Aiding Upright Births throughout History Symposium
Birthing Chairs have been used as birthing aids throughout history. Indeed, maintaining an upright position during labour and birth is now a World Health Organization recommendation as it reduces the number of instrumental interventions.
Join us for a day of discussion and papers on the role of the birthing chair, and other props and aids to births in history. A chance to examine an authentic 17th Century continental birthing chair from the main exhibition at the Centre, and an opportunity to suggest edits to the Wikipedia ‘Birthing Chair’ page.
Civil War Centre, Newark, NG24 1JY
28 February 2020, 10.30 – 16.00
FREE to attend (including lunch and refreshments): places limited
Janette Allotey (Chair of the De Partu History of Midwifery Group):
‘Modern to postmodern birthing positions: from upright to stranded beetle position … and back again?’
Terri Coates (Clinical Editor for the BBC Call the Midwife Series): ‘Midwifery on the Small Screen: The Representation of Labour in Popular Culture’
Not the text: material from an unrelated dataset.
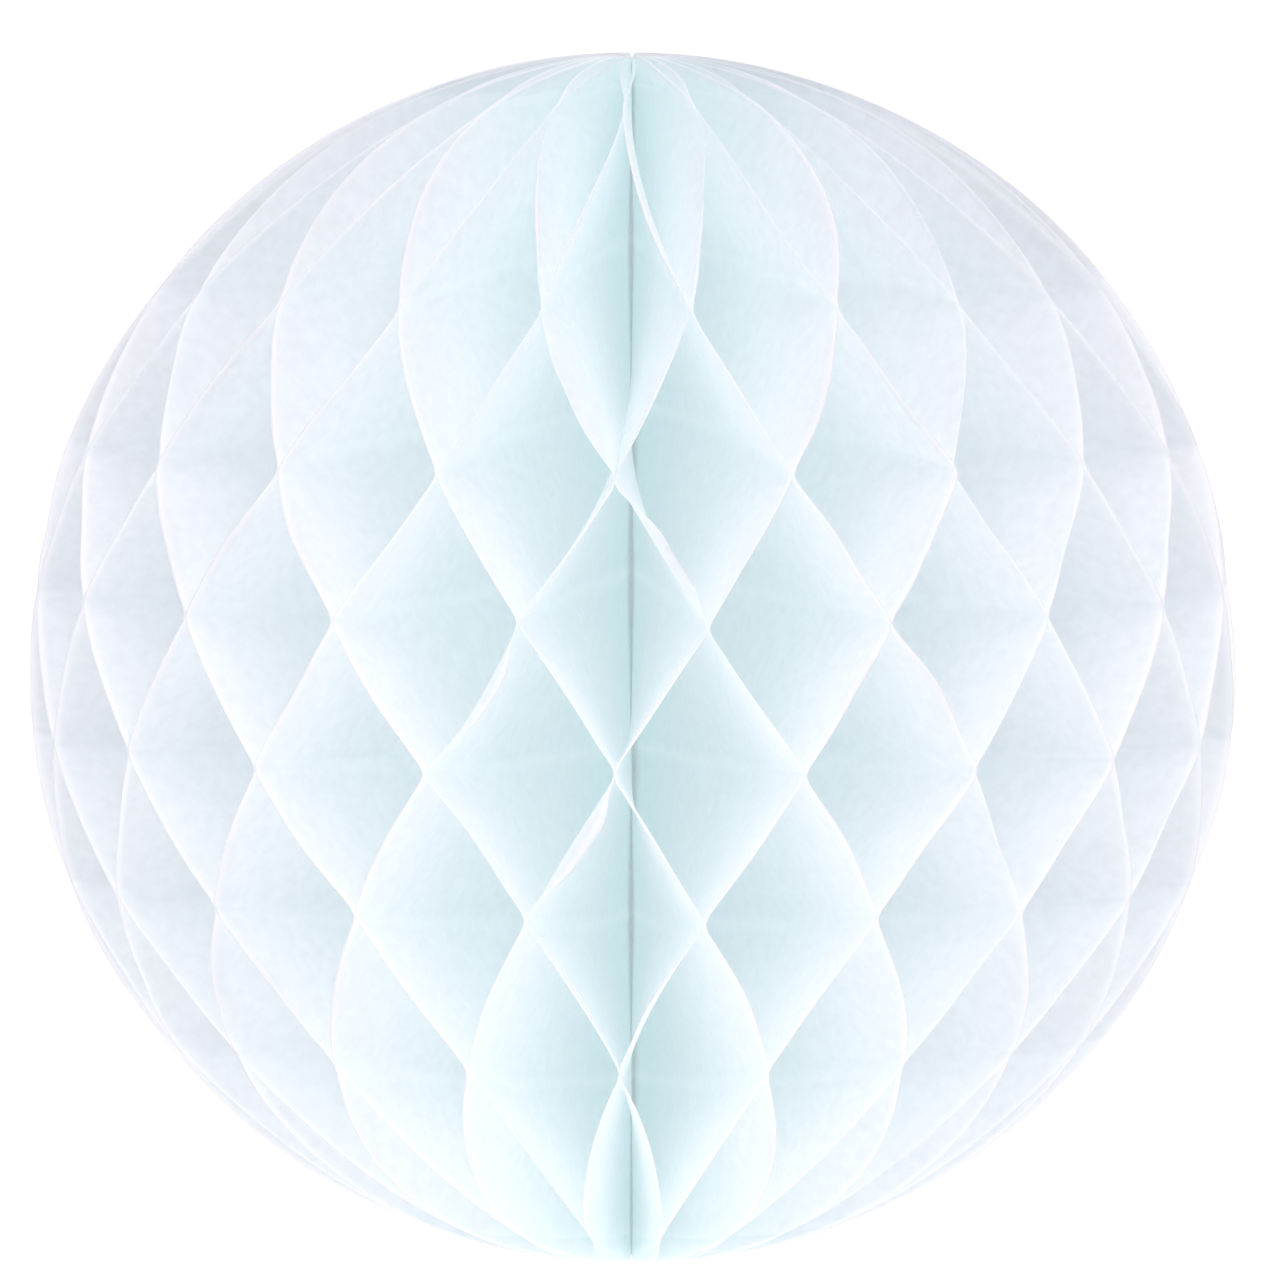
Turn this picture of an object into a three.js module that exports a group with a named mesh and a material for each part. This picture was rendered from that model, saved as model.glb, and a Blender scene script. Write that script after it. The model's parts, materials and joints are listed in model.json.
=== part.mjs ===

Sarah Fox (University of Manchester): ‘“Groaning”, “grunting”, and “grumbling”: women’s experiences of giving birth in 18thC England’
Catie Gill (Loughborough University): ‘Editing Wikipedia to improve public access to women’s history’
Sara Read (Loughborough University): ‘“She Should Walk Easily in her Chamber’”: Midwifery, Birthing Stools, and Active Labours in the 17th Century’
The day will be of interest to midwifes, historians of midwifery, medical historians, and those with an interest in women’s history.